We learn two things from this story recorded by Amaleki in the Book of Omni. First, the records of God’s Church will remain with the righteous remnant of the Lord’s people. Second, records are important to the continuation of righteousness and civilization. Historical records help us to understand how we, as a people, arrived where we are and the lessons learned by our fore bearers. Records are witnesses of the truth–who we are, where we came from, where we are going–and bear testimony of the Savior. Witness the final testimony of Amaleki recorded at the end of Omni, “And now, my beloved brethren, I would that ye should come unto Christ, who is the Holy One of Israel, and partake of his salvation, and the power of his redemption. Yea, come unto him, and offer your whole souls as an offering unto him, and continue in fasting and praying, and endure to the end; and as the Lord liveth ye will be saved’ (Omni 1:26).

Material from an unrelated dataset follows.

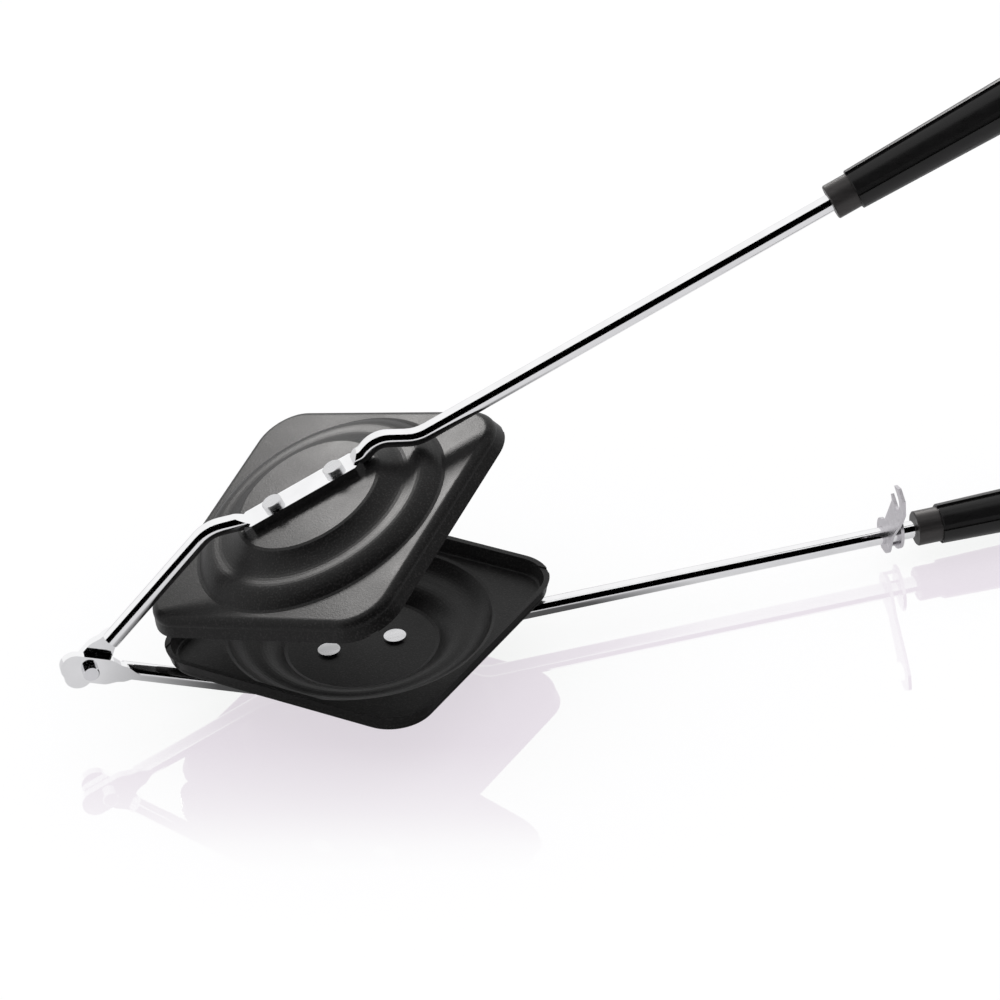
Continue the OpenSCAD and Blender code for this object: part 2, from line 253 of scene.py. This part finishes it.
dress(non_stick(), "lower_pan", "upper_pan")
dress(chrome("chrome_rod", CHROME, CHROME_ROUGH), "lower_rod", "upper_rod")
dress(chrome("bright_rivet", RIVET_METAL, RIVET_ROUGH), "lower_pan_rivets", "upper_pan_rivets")
dress(chrome("hinge_pin_plate", PIN_PLATE, PIN_ROUGH), "hinge_pin", "hinge_washer")
dress(satin("ferrule_grey", FERRULE_GREY, FERRULE_ROUGH, FERRULE_STRETCH, FERRULE_SCALE, FERRULE_DEPTH,
            FERRULE_METALLIC, FERRULE_SHINE), "lower_ferrule", "upper_ferrule")
dress(satin("moulded_black", GRIP_BLACK, GRIP_ROUGH, GRIP_STRETCH, GRIP_SCALE, GRIP_DEPTH,
            GRIP_METALLIC, GRIP_SHINE), "lower_grip", "upper_grip")
dress(chrome("zinc_plate", ZINC, ZINC_ROUGH),
      "lower_grip_washer", "upper_grip_washer", "lower_grip_nut", "upper_grip_nut")
dress(chrome("latch_plate", LATCH_PLATE, LATCH_ROUGH), "latch")


# ---- floor, background, lamps and camera ----

def sheet(name, corners, mat):
    """A flat four-cornered sheet."""
    mesh = bpy.data.meshes.new(name)
    mesh.from_pydata(corners, [], [(0, 1, 2, 3)])
    mesh.materials.append(mat)
    obj = bpy.data.objects.new(name, mesh)
    bpy.context.scene.collection.objects.link(obj)
    return obj


def seen_rays(tree):
    """1 for camera, glossy and transmission rays, which see the plain white background."""
    path = node(tree, "ShaderNodeLightPath")
    total = path.outputs["Is Camera Ray"]
    for name in ("Is Glossy Ray", "Is Transmission Ray"):
        either = node(tree, "ShaderNodeMath", operation="MAXIMUM")
        tree.links.new(total, either.inputs[0])
        tree.links.new(path.outputs[name], either.inputs[1])
        total = either.outputs[0]
    return total


def fade_weight(tree):
    """1 close to the iron, falling to 0 towards the front of the table."""
    split = node(tree, "ShaderNodeSeparateXYZ")
    tree.links.new(object_point(tree), split.inputs[0])
    along = node(tree, "ShaderNodeMath", operation="MULTIPLY_ADD")
    along.inputs[1].default_value = FADE_SLOPE
    tree.links.new(split.outputs["X"], along.inputs[0])
    tree.links.new(split.outputs["Y"], along.inputs[2])
    place = node(tree, "ShaderNodeMapRange")
    place.inputs["From Min"].default_value = FADE_RANGE[0]
    place.inputs["From Max"].default_value = FADE_RANGE[1]
    tree.links.new(along.outputs[0], place.inputs["Value"])
    return ramp(tree, place.outputs[0], FADE_STOPS)


def painted_shade_under_pans(tree):
    """The table as reflections see it, with painted shade: dark under the pans, pale further out."""
    away = node(tree, "ShaderNodeVectorMath", operation="DISTANCE")
    tree.links.new(object_point(tree), away.inputs[0])
    away.inputs[1].default_value = PAN_MIDDLE
    return ramp(tree, away.outputs["Value"], PAINTED_SHADE_UNDER_PANS_STOPS)


def half_lit(tree, colour, diffuse_share):
    """A surface of this colour that glows, and for its diffuse share takes light and shadow."""
    shaded = node(tree, "ShaderNodeBsdfDiffuse")
    glow = node(tree, "ShaderNodeEmission", Strength=FLOOR_GLOW)
    for shader in (shaded, glow):
        tree.links.new(colour, shader.inputs["Color"])
    return mixed(tree, diffuse_share, glow.outputs[0], shaded.outputs[0])


def floor():
    """A glossy white table: it shows faint mirror images, fading to the front, and a little shadow;
    reflections and bounce light on the iron see it with painted shade under the pans.
    """
    mat, tree = bare_material("floor_white")
    weight = fade_weight(tree)
    own = tinted(tree, weight, (1.0, 1.0, 1.0), FLOOR_OWN)
    gloss = node(tree, "ShaderNodeBsdfGlossy", Roughness=0.0)
    tree.links.new(tinted(tree, weight, (0.0, 0.0, 0.0), FLOOR_MIRROR), gloss.inputs["Color"])
    both = node(tree, "ShaderNodeAddShader")
    tree.links.new(half_lit(tree, own, FLOOR_DIFFUSE_SHARE), both.inputs[0])
    tree.links.new(gloss.outputs[0], both.inputs[1])
    # Painted shade: for all rays but the camera's, the table is coloured darker under the pans
    table_with_painted_shade = half_lit(tree, painted_shade_under_pans(tree), UNDER_PANS_DIFFUSE_SHARE)
    path = node(tree, "ShaderNodeLightPath")
    out = node(tree, "ShaderNodeOutputMaterial")
    surface = mixed(tree, path.outputs["Is Camera Ray"], table_with_painted_shade, both.outputs[0])
    tree.links.new(surface, out.inputs["Surface"])
    reach = FLOOR_REACH
    corners = [(-reach, -reach, 0), (reach, -reach, 0), (reach, reach, 0), (-reach, reach, 0)]
    obj = sheet("floor", corners, mat)
    obj.location.z = -FLOOR_DROP


def world():
    """Soft light all round, and plain white where the camera, the chrome or the table looks past the iron."""
    made = bpy.data.worlds.new("studio")
    bpy.context.scene.world = made
    made.use_nodes = True
    tree = made.node_tree
    tree.nodes.clear()
    ambient = node(tree, "ShaderNodeBackground", Color=AMBIENT, Strength=AMBIENT_STRENGTH)
    white = node(tree, "ShaderNodeBackground", Color=(1, 1, 1, 1), Strength=1.0)
    out = node(tree, "ShaderNodeOutputWorld")
    tree.links.new(mixed(tree, seen_rays(tree), ambient.outputs[0], white.outputs[0]), out.inputs["Surface"])


def dark_card(name, back_y, low_z):
    """A black studio card for the chrome's soft reflections; the table's sharp ones pass through it."""
    mat, tree = bare_material(name)
    black = node(tree, "ShaderNodeEmission", Color=(0, 0, 0, 1), Strength=0.0)
    clear = node(tree, "ShaderNodeBsdfTransparent")
    path = node(tree, "ShaderNodeLightPath")
    out = node(tree, "ShaderNodeOutputMaterial")
    surface = mixed(tree, path.outputs["Is Singular Ray"], black.outputs[0], clear.outputs[0])
    tree.links.new(surface, out.inputs["Surface"])
    corners = [
        (-CARD_SIDE, CARD_FRONT_Y, low_z), (CARD_SIDE, CARD_FRONT_Y, low_z),
        (CARD_SIDE, back_y, CARD_TOP_Z), (-CARD_SIDE, back_y, CARD_TOP_Z),
    ]
    obj = sheet(name, corners, mat)
    obj.visible_camera = False
    obj.visible_diffuse = False
    obj.visible_transmission = False
    obj.visible_shadow = False


def lamp(name, place, target, size, power, lights_only):
    """A rectangular lamp that lights only the named pieces, so the chrome and the table stay unclipped."""
    data = bpy.data.lights.new(name, "AREA")
    data.shape = "RECTANGLE"
    data.size, data.size_y = size
    data.energy = power
    data.color = LAMP_WHITE
    obj = bpy.data.objects.new(name, data)
    bpy.context.scene.collection.objects.link(obj)
    obj.location = place
    obj.rotation_euler = (Vector(target) - Vector(place)).to_track_quat("-Z", "Y").to_euler()
    obj.visible_camera = False
    lit = bpy.data.collections.new("lit_by_" + name)
    for piece in lights_only:
        lit.objects.link(NODES[piece])
    obj.light_linking.receiver_collection = lit


def camera():
    data = bpy.data.cameras.new("camera")
    obj = bpy.data.objects.new("camera", data)
    bpy.context.scene.collection.objects.link(obj)
    data.sensor_width = SENSOR_MM
    data.lens = LENS_MM
    data.clip_start, data.clip_end = CAMERA_CLIP
    obj.matrix_world = Matrix.Translation(CAMERA_PLACE) @ Matrix(CAMERA_TURN).to_4x4()
    bpy.context.scene.camera = obj


floor()
world()
dark_card("card_over", CARD_BACK_Y, CARD_TOP_Z)
dark_card("card_front", CARD_FRONT_Y, 0.0)
lamp("key", place=(-0.2, 0.36, 0.32), target=(-0.1, -0.05, 0.07), size=(0.11, 0.11), power=1.15,
     lights_only=("upper_pan",))
lamp("rim", place=(0.24, 0.53, 0.36), target=(0.165, 0, 0.1), size=(0.4, 0.2), power=1.6,
     lights_only=("lower_grip", "upper_grip", "lower_ferrule", "upper_ferrule"))
camera()
bpy.context.scene.view_settings.view_transform = "Standard"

May we gain a testimony of the importance of our own personal records in our lives—our journals, diaries, and histories—that we may bear witness “of the great and glorious manifestations which have been made to us’ and not to neglect “to write these things when God had revealed them . . . esteeming them of sufficient worth, [so that] the Spirit [will not] withdraw’ (Teachings of the Prophet Joseph Smith, p. 72-73), and that they “will be a feast to your own souls’ and to the souls of those yet unborn.